-- BEGIN Source excerpt --

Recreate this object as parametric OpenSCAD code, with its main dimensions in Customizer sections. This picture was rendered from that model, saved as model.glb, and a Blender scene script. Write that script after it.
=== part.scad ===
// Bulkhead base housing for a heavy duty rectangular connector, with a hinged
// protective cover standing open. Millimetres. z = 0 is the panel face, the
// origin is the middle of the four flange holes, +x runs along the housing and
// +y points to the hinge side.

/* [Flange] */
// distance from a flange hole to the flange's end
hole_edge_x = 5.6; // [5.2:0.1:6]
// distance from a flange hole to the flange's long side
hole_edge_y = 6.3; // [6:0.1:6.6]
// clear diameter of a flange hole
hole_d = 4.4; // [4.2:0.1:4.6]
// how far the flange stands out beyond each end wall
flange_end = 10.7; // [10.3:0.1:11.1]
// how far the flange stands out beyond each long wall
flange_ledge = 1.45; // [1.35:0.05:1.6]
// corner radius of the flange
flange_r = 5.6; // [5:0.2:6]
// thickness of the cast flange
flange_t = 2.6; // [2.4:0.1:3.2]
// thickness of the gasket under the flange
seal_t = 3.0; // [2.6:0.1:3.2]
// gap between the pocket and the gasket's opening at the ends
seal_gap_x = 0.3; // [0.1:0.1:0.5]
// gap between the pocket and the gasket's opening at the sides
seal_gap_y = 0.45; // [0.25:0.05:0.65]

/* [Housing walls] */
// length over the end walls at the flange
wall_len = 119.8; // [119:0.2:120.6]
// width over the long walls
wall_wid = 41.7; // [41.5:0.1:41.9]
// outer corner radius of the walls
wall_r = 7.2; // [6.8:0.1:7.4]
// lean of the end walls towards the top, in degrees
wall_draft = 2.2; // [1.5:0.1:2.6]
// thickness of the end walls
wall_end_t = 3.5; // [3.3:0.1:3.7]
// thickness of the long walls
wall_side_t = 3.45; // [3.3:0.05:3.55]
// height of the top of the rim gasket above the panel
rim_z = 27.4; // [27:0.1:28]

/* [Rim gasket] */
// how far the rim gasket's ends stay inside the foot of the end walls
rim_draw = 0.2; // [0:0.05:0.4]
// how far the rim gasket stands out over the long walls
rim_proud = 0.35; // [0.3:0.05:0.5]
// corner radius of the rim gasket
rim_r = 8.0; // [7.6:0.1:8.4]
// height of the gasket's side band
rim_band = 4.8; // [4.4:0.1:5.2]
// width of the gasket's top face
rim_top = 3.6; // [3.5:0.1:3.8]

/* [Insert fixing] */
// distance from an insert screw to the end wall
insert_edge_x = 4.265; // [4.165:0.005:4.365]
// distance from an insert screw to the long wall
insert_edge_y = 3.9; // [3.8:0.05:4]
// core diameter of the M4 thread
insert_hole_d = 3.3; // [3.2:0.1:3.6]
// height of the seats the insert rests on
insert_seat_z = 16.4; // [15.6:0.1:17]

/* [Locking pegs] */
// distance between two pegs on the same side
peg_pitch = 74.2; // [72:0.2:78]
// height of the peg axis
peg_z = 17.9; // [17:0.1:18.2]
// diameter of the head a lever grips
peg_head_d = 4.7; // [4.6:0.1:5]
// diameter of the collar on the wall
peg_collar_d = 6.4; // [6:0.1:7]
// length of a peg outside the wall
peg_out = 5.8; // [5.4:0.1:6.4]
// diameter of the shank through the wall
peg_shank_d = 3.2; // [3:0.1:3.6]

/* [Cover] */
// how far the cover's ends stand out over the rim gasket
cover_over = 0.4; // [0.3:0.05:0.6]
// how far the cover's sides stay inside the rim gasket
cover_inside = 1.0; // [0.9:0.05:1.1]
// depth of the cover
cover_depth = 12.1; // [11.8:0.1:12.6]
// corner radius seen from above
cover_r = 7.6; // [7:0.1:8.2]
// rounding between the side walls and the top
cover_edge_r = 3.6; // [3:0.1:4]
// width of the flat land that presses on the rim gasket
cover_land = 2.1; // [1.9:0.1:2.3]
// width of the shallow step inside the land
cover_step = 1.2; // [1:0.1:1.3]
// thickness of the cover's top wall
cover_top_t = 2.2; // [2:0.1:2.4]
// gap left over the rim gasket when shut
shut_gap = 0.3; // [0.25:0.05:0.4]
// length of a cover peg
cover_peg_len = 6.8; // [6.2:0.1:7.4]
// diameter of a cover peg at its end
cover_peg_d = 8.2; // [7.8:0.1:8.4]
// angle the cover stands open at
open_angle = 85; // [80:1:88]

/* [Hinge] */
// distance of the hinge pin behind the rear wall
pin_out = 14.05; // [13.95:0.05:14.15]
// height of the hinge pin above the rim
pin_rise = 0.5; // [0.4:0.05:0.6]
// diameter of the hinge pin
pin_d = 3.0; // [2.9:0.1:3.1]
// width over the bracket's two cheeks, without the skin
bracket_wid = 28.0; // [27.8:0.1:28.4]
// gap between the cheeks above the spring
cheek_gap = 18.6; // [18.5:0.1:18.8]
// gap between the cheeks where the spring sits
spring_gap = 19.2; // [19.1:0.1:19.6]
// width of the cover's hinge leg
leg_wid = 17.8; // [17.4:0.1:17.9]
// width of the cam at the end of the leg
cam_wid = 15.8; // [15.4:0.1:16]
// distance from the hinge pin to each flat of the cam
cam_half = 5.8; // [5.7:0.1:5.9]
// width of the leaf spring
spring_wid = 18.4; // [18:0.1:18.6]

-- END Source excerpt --

■ Your task: Return exactly the opening lines of the listing above, ending with the line that has "the hinge side.".

■ Written response:
Recreate this object as parametric OpenSCAD code, with its main dimensions in Customizer sections. This picture was rendered from that model, saved as model.glb, and a Blender scene script. Write that script after it.
=== part.scad ===
// Bulkhead base housing for a heavy duty rectangular connector, with a hinged
// protective cover standing open. Millimetres. z = 0 is the panel face, the
// origin is the middle of the four flange holes, +x runs along the housing and
// +y points to the hinge side.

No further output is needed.